In 2018, I moved from a general manager position overseeing Acme Feed & Seed to the director of operations atop Acme Feed & Seed, The Southern Steak & Oyster, Fin & Pearl, and Woolworth. Both Acme Feed & Seed and The Southern Steak & Oyster were in the top 100 sales grossing restaurants in the country. It was quite a task. These two restaurants were such high-volume operations it really required a lot of supervision. Likewise, Fin & Pearl and Woolworth were brand-new restaurants and also needed a lot of supervision. 
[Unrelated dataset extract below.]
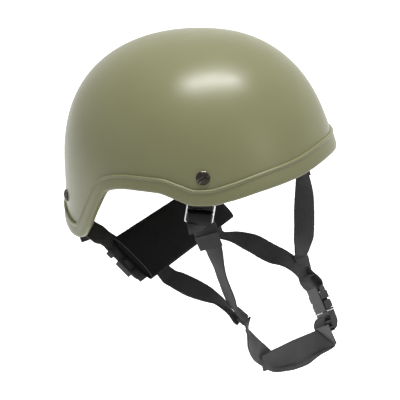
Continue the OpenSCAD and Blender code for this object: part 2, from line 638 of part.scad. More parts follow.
// Chin webbing: down from the right junction, under the chin, and doubled back
chin_run = [
  [-72.2, -87.2, -120], [-70.8, -84.6, -127.4], [-64, -83.3, -137],
  [-54, -85.1, -151], [-42.5, -86.4, -165.8], [-25, -89, -180.6], [-6, -94.4, -188.6],
  [15, -100.6, -192.6], [28.3, -106.5, -192.3], [39.7, -111.7, -189.1], [46, -116.4, -185.5],
  [50.8, -121.2, -183]
];
chin_wide = [
  [0.956, 0.196, -0.218], [0.93, 0.2, 0.2], [0.8, 0.1, 0.5],
  [0.76, -0.3, 0.55], [0.5, -0.3, 0.8], [0.25, -0.15, 0.95], [0.12, -0.1, 0.98],
  [0.1, 0, 0.99], [0.1, 0.15, 0.98], [0.14, 0.4, 0.9], [0.18, 0.5, 0.84],
  [0.2, 0.59, 0.78]
];
module chin_strap() {
  lead = [for (v = [gap, 2.2, 4.4]) on_joint(-1, [0, 0, joint_size[2] / 2 + v])];
  wide = concat([for (v = lead) right_across], chin_wide);
  color([0.13, 0.13, 0.13]) soft_band(concat(lead, chin_run), wide, 3);
}
return_run = [
  [-47.5, -88.3, -172], [-38, -92.2, -173], [-22, -96.4, -175.4], [5, -103.5, -181],
  [27.5, -111.7, -183.3], [40.4, -117.6, -183.4], [49.8, -123.2, -181.9]
];
return_wide = [
  [-0.35, 0, 0.9], [-0.1, -0.15, 0.95], [0.05, -0.2, 0.97], [0.1, -0.1, 0.99],
  [0.13, 0.2, 0.97], [0.18, 0.45, 0.86], [0.2, 0.59, 0.78]
];
module chin_return() {
  color([0.15, 0.15, 0.15]) soft_band(return_run, return_wide, 3);
}

// Foam pads and the hook patches behind them, curved like the shell
pad_back = -wall - 1.5;
function rounded(t) = [sign(cos(t)) * abs(cos(t))^0.62, sign(sin(t)) * abs(sin(t))^0.62];
module patch(a, z, half_a, half_z, rings, side = -1, n = 24) {
  mid = side > 0 ? a : 180 - a;
  cols = [for (i = [0:n - 1]) let (k = rounded(360 * i / n))
    [for (r = rings) skin(mid + half_a * k[0] * r[0], z + half_z * k[1] * r[0], r[1])]];
  two_pole(skin(mid, z, rings[0][1]), cols, skin(mid, z, rings[len(rings) - 1][1]));
}
pad_rings = [
  [0.4, pad_back], [0.75, pad_back], [0.96, pad_back], [1, pad_back - 0.3 * pad_t],
  [0.98, pad_back - 0.7 * pad_t], [0.88, pad_back - 0.93 * pad_t],
  [0.6, pad_back - pad_t], [0.3, pad_back - pad_t]
];
disc_rings = [
  [0.5, -wall - 0.5], [1, -wall - 0.5], [1, pad_back + gap], [0.5, pad_back + gap]
];
module pad(a, z, half_a, half_z, side = -1) {
  color([0.10, 0.11, 0.10]) patch(a, z, half_a, half_z, pad_rings, side);
}
// Cap-shaped patch round the crown, from an outer surface to an inner one
module cap(z_out, z_in, off_out, off_in) {
  n = 28;
  cols = [for (i = [0:n - 1]) let (th = 360 * i / n)
    concat(
      [for (j = [1:4]) skin(th, z_out + (crown_h + off_out - z_out) * cos(90 * j / 4), off_out)],
      [for (j = [0:3]) skin(th, z_in + (crown_h + off_in - z_in) * sin(90 * j / 4), off_in)])];
  two_pole([0, 0, crown_h + off_out], cols, [0, 0, crown_h + off_in]);
}
module crown_pad() {
  color([0.10, 0.11, 0.10]) cap(crown_h - 21.5, crown_h - 37.5, pad_back, pad_back - pad_t);
}
module hook_discs() {
  color([0.12, 0.12, 0.12]) {
    cap(crown_h - 9, crown_h - 9.9, -wall - 0.5, pad_back + gap);
    patch(-90, 76, 9, 17, disc_rings, -1, 20);
    patch(90, 40, 9, 18, disc_rings, -1, 20);
    for (side = [-1, 1]) {
      patch(-49, 75, 7, 14, disc_rings, side, 20);
      patch(12, 66, 9, 15, disc_rings, side, 20);
    }
  }
}

shell();
rim_trim();
shell_screws();
post_nuts();
hanger(-1, 0);  // right_hanger
hanger(1, left_lean);  // left_hanger
glide(-1, 0);  // right_glide
glide(1, left_lean);  // left_glide
front_strap(-1);  // right_front_strap
front_strap(1);  // left_front_strap
sewn_end(-1);  // right_sewn_end
sewn_end(1);  // left_sewn_end
rear_strap(-1);  // right_rear_strap
rear_strap(1);  // left_rear_strap
rear_tail(-1);  // right_rear_tail
rear_tail(1);  // left_rear_tail
adjuster(-1);  // right_adjuster
adjuster(1);  // left_adjuster
keeper(-1);  // right_keeper
keeper(1);  // left_keeper
nape_sleeve();
nape_insert();
side_strap(-1);  // right_side_strap
side_strap(1);  // left_side_strap
junction(-1);  // right_junction
junction(1);  // left_junction
buckle_loop();
buckle_socket();
buckle_plug();
buckle_arm(-1);  // buckle_rear_arm
buckle_arm(1);  // buckle_front_arm
chin_strap();
chin_return();
chin_turn();
crown_pad();
pad(-90, 76, 23, 26);  // front_pad
pad(90, 40, 24, 33);  // rear_pad
pad(-49, 75, 13, 24);  // right_fore_pad
pad(-49, 75, 13, 24, 1);  // left_fore_pad
pad(12, 66, 20, 26);  // right_aft_pad
pad(12, 66, 20, 26, 1);  // left_aft_pad
hook_discs();
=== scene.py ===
import json
from math import atan, atan2, copysign, cos, degrees, hypot, pi, radians, sin, sqrt

import bmesh
import bpy
import numpy as np
from mathutils import Matrix, Vector, noise

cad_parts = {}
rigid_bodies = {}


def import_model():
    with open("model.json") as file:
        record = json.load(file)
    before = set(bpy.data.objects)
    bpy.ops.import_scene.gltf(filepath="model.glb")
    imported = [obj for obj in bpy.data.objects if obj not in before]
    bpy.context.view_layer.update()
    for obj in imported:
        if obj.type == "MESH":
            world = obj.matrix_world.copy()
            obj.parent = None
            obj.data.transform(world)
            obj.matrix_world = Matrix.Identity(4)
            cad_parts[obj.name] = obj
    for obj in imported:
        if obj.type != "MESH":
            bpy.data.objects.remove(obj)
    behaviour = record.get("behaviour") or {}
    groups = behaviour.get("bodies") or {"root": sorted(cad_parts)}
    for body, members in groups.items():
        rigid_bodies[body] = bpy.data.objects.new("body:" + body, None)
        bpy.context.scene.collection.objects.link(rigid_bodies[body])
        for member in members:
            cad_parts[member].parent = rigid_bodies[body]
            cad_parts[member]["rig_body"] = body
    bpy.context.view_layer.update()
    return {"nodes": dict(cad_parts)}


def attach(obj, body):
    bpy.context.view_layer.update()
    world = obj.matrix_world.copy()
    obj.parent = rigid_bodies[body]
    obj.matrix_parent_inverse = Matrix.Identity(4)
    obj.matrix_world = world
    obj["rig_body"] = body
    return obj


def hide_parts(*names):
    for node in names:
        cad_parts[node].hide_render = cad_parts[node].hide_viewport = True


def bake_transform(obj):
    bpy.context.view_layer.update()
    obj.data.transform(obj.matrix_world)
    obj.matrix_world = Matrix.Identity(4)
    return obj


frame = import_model()
MM = 0.001
SIDES = ((-1, "right"), (1, "left"))

# Shell: reaches from the middle of the head opening, wall, and flare of the rim
CROWN, HALF_W, FRONT, REAR, WALL = 138.5, 125.5, 126.0, 144.5, 4.0
FLARE_F, FLARE_S, FLARE_FADE = 2.5, 1.3, 45
# Exponents of the dome: side, front, rear, and the common outer one
P_SIDE, P_FRONT, P_REAR, P_OUT = 2.42, 2.0, 2.66, 2.156
# Trim: clearance, thickness, and its bands at the front, at the sides and inside
GAP, TRIM_T, BAND_F, BAND_S, BAND_IN = 0.3, 1.9, 14.6, 11.5, 9.0
# Height of the rim at plan angles from the ear towards the rear
RIM = [
    (-90, 34.8), (-66, 30), (-50, 25.6), (-37, 19.4), (-29, 16), (-23, 15.8), (-15, 21), (-8, 24.8),
    (5, 23.2), (17, 15.6), (26, -11.5), (32, -33), (38, -46.5), (46, -49.5), (62, -46.5), (90, -42)]
# Screws: plan angle, height and side
POSTS = [(-26.3, 38.8, -1), (55, -20, -1), (-26.3, 38.8, 1), (55, -20, 1)]


def unit(v):
    v = np.asarray(v, float)
    return v / np.linalg.norm(v)


def arr(*v):
    return np.array(v, float)


def clamp(x, a, b):
    return max(a, min(b, x))


def signed_power(v, p):
    """Power that keeps the sign of its base."""
    return copysign(abs(v)**p, v)


def circle(n):
    """Cosine and sine of n equal turns."""
    return [(cos(2 * pi * q / n), sin(2 * pi * q / n)) for q in range(n)]


def rim_slopes():
    """Slope of the rim at each of its points, for a curve that doesn't overshoot."""
    step = [q[0] - p[0] for p, q in zip(RIM, RIM[1:])]
    rise = [(q[1] - p[1]) / (q[0] - p[0]) for p, q in zip(RIM, RIM[1:])]
    out = [0.0]
    for a, b, ra, rb in zip(step, step[1:], rise, rise[1:]):
        out.append(0.0 if ra * rb <= 0 else 3 * (a + b) / ((2 * b + a) / ra + (b + 2 * a) / rb))
    return out + [0.0]


SLOPES = rim_slopes()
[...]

The challenge I faced was how do I go from overseeing one restaurant to now guiding four that all required a lot of leadership and management. It had always been easy to make sure Acme Feed & Seed was successful even though it was a four-story restaurant that did over $18 million annually. It was easy because I was in the building 50 hours a week making sure it succeeded. But how do I run four? I can’t work 200 hours a week.

The solution was two-fold. I became an expert at managing my time and I also focused on building my people and teams.
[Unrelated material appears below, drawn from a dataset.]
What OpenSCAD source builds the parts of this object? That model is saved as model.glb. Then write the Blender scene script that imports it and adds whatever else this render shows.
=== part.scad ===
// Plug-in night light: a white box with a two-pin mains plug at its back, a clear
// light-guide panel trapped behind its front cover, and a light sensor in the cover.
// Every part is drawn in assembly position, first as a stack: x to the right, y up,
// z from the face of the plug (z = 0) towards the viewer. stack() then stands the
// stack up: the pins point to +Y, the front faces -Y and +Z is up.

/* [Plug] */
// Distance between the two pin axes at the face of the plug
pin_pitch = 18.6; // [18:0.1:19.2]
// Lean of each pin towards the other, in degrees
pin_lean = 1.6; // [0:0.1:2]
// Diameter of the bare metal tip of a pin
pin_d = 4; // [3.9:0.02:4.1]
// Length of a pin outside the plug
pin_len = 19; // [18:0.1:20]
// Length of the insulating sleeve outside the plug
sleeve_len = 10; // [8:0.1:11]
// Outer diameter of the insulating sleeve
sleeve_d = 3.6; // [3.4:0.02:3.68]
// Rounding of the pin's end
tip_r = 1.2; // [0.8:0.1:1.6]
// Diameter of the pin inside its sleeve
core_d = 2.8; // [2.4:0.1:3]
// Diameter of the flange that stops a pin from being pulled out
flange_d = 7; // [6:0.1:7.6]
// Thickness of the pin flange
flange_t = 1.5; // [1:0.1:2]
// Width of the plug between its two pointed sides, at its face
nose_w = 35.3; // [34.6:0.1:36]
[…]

I focused on being extremely organized with my time and attention. Here is what I did:

1. Prioritized my focus on five areas

2. People (Team, Guest, Connectors, Mavens)

  • Product (Food, Beverage, Ambiance)
  • Processes (Operating, HR, Financial)
  • Purchases (Our purchases and the guests-Higher guest counts, higher check averages)
  • Profits

3. Prioritized my Google Calendar

  • First Priority (Important & Urgent)—I did first
  • Second Priority (Important but not Urgent)—I did second
  • Third Priority (Urgent but not Important)—I delegated

4. Set Routines

  • Read closing managers’ emails from each restaurant each morning
  • Looked at schedules to see what managers were working and staffing levels
  • Looked at OpenTable reservations
  • Planned my day
  • Facility walk throughs at each restaurant visited
  • Said hello to all staff working at each restaurant visited
  • Met with management
  • Worked on priorities
  • Checked e-mails
  • Attended lineups
  • Checked e-mails
  • Spent time on the floor and in kitchen during the shift
  • Checked e-mails
  • Said goodnight to staff


1. Prioritized my time on developing people

  • By taking the time to develop people I didn’t have to do all of the work
  • Allowed me more time to focus on big picture, big impact priorities
  • Didn’t have to continually follow up on the same things over and over again
  • Empowered my people by showing them they matter

2. Delegated projects and responsibilities to key players 

  • Took pressure off me to do everything
  • Continued the development of my people through measurable projects and allowing them to fail and learn from their mistakes
  • Gave my people a sense of ownership and accountability

When I prioritized managing my time and developing my people and teams it really set me up for success in running four restaurants without burning out because I maximized my time and efficiency while developing my people which enabled me to delegate many duties and empowered my people to succeed and grow. 

If you want to scale, you have to prioritize your time and your people.